Spatially explicit optimisation model for investigating the land use implications of future energy scenarios
Ms Gemma Delafield, University of Exeter, UK
To tackle the global climate emergency, the UK has committed to a legally binding net-zero emissions target for 2050. Policy-makers need to understand where new electricity generation may be located to determine the impacts and feasibility of different transitions to net zero. Existing energy systems models however tend to have limited spatial resolution. Without incorporating geospatial issues into energy system modelling, the cost of energy transitions may be misrepresented and the wider impacts on the natural environment, at a local, regional and landscape level, overlooked.
A national-scale spatially disaggregated integrated model has been developed to determine the land use change impacts of transitioning to a low carbon energy system. The modelling framework uses various spatial optimization techniques to determine the least cost locations for multiple renewable energy technologies. By incorporating values from the environmental economics literature, the impact of different potential energy mixes on the provision of ecosystem services can be considered and the socially optimal locations for energy infrastructure identified.
Ecosystem impacts of floating photovoltaic systems on water bodies
Mr Giles Exley, Lancaster University, UK
Floating solar photovoltaic installations are an emerging form of solar energy deployed on varying types of water bodies globally. Deployments have proliferated in recent years, particularly in land-scarce areas, as the drive to decarbonise the energy mix intensifies. However, the potential ecosystem opportunities and trade-offs of floating solar photovoltaic installations remain unclear, often acting as a barrier to deployment and potentially posing a threat to ecosystems. In this talk Giles will outline:
- The current understanding of floating solar ecosystem impacts
- The perceived opportunities and threats of floating solar from stakeholders
- The need to resolve ecosystem impacts, contextualised in the UN Sustainable Development Goals
- The insight gained from the modelling of a UK water body hosting floating solar
Given the need to rapidly develop understanding, in light of the anticipated growth of floating solar, this talk pin points the knowledge gaps and improvements critical to ensuring installations minimise ecosystem threats and maximise opportunities, safeguarding overall sustainability.

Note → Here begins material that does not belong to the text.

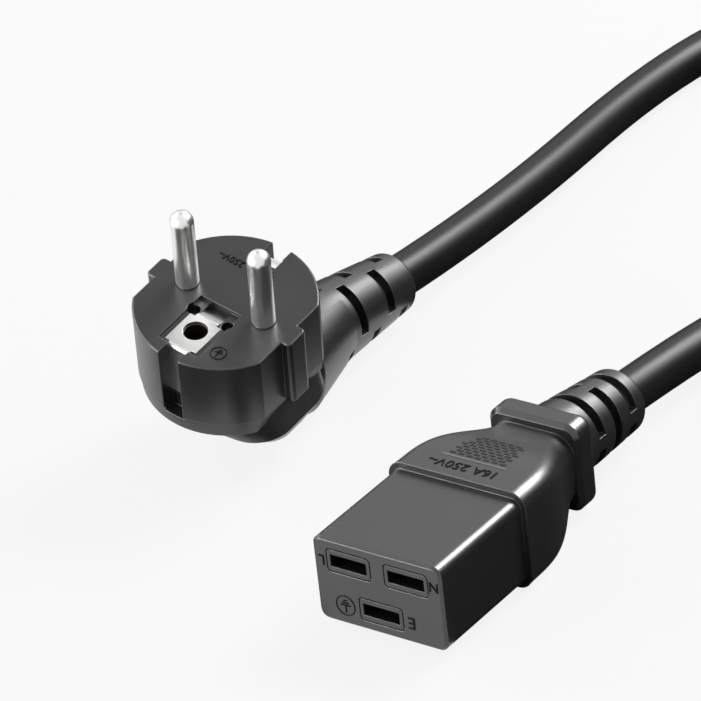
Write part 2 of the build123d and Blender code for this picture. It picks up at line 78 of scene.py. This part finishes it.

Trade-offs between greenhouse gas emissions, climate regulation and ecosystem services within a transport context
Dr Kathryn G Logan, University College Dublin, Ireland
Transitioning from internal combustion engine private vehicles in favour of electric and hydrogen alternatives is an essential part of the solution to meet net zero in the UK by 2050. Adapting low carbon transport will result in an increase in electricity demand which will impact both ecosystem services (ES) and natural capital (NC), however long term environmental impacts are likely to remain lower than their conventionally fuelled alternatives.
Robust projections of societal energy demands post low carbon transition are required to ensure adequate power generation is installed. By projecting energy demand for electric and hydrogen cars, buses and trains, the spatial requirements of additional renewable energy (onshore/offshore wind and solar), nuclear and fossil fuels, on ES and NC can be predicted.

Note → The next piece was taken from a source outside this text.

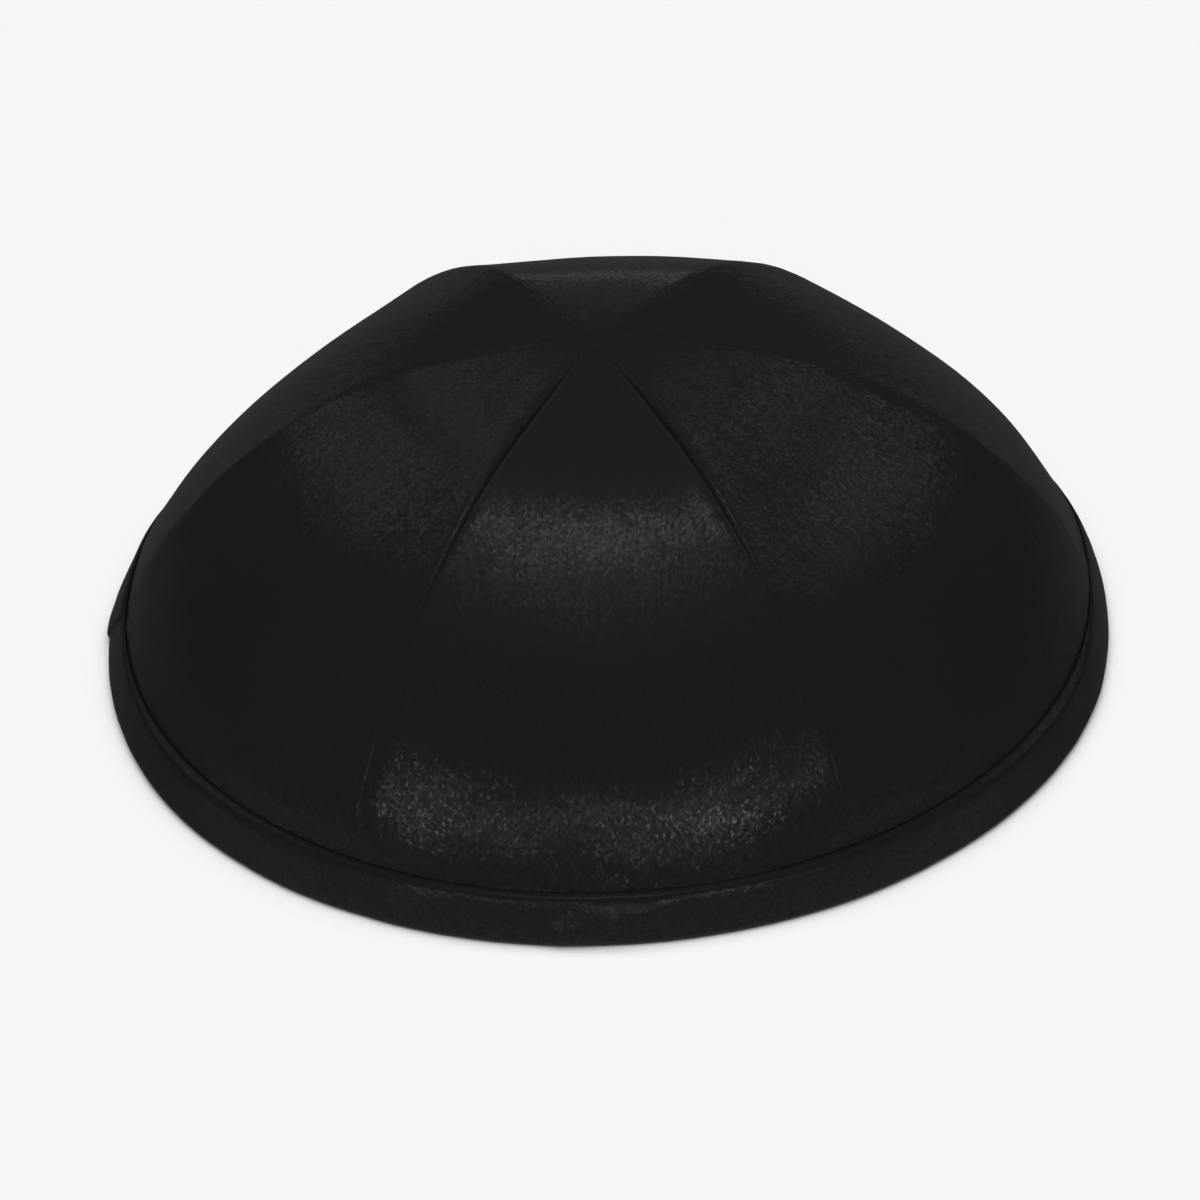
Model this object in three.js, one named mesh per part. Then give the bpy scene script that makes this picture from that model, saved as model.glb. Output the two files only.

Results will discuss the mix between hydrogen and electric transport types in the future and how this will be dependent on geographical location and resource availability. To reduce the requirements for additional electricity and for carbon outputs to decrease, minimising the impact on NC and ES, policy makers need to focus on encouraging a modal shift towards low carbon public transport and to ensure a more sustainable route to decarbonising transport.
The ecology and sustainability of solar energy across natural and human-dominated landscapes
Dr Rebecca R Hernandez, University of California, Davis, USA
Ambitious greenhouse gas emission reduction targets have underscored the need for a rapid global energy transition from carbon-intensive energy systems to renewables, and arguably, more local energy systems. Such a transition requires changes not only in global energy infrastructure but also across interconnected food, water, and land systems. One critical question remains: how will we meet our global renewable energy goals while maintaining food security and the conservation of ecosystem services and species that humans depend on? Using interdisciplinary research methods, Dr Hernandez will discuss impacts of ground-mounted solar energy infrastructure on plants, soils, and ecosystem services and the role that siting and procurement of energy infrastructure and resources, respectively, plays in achieving localized, renewable energy goals. Next, Dr Hernandez will discuss the role of techno–ecological synergy (TES), a framework for engineering mutually beneficial relationships between technological and ecological systems, as an approach to augment the sustainability of solar energy across diverse recipient environments, including land, food, water, and built-up systems. Solar energy is projected to meet a lion’s share of the global energy demands by 2050. Dr Hernandez’s research elucidates how such a build-out can be achieved sustainably on an increasingly full and imperiled Earth.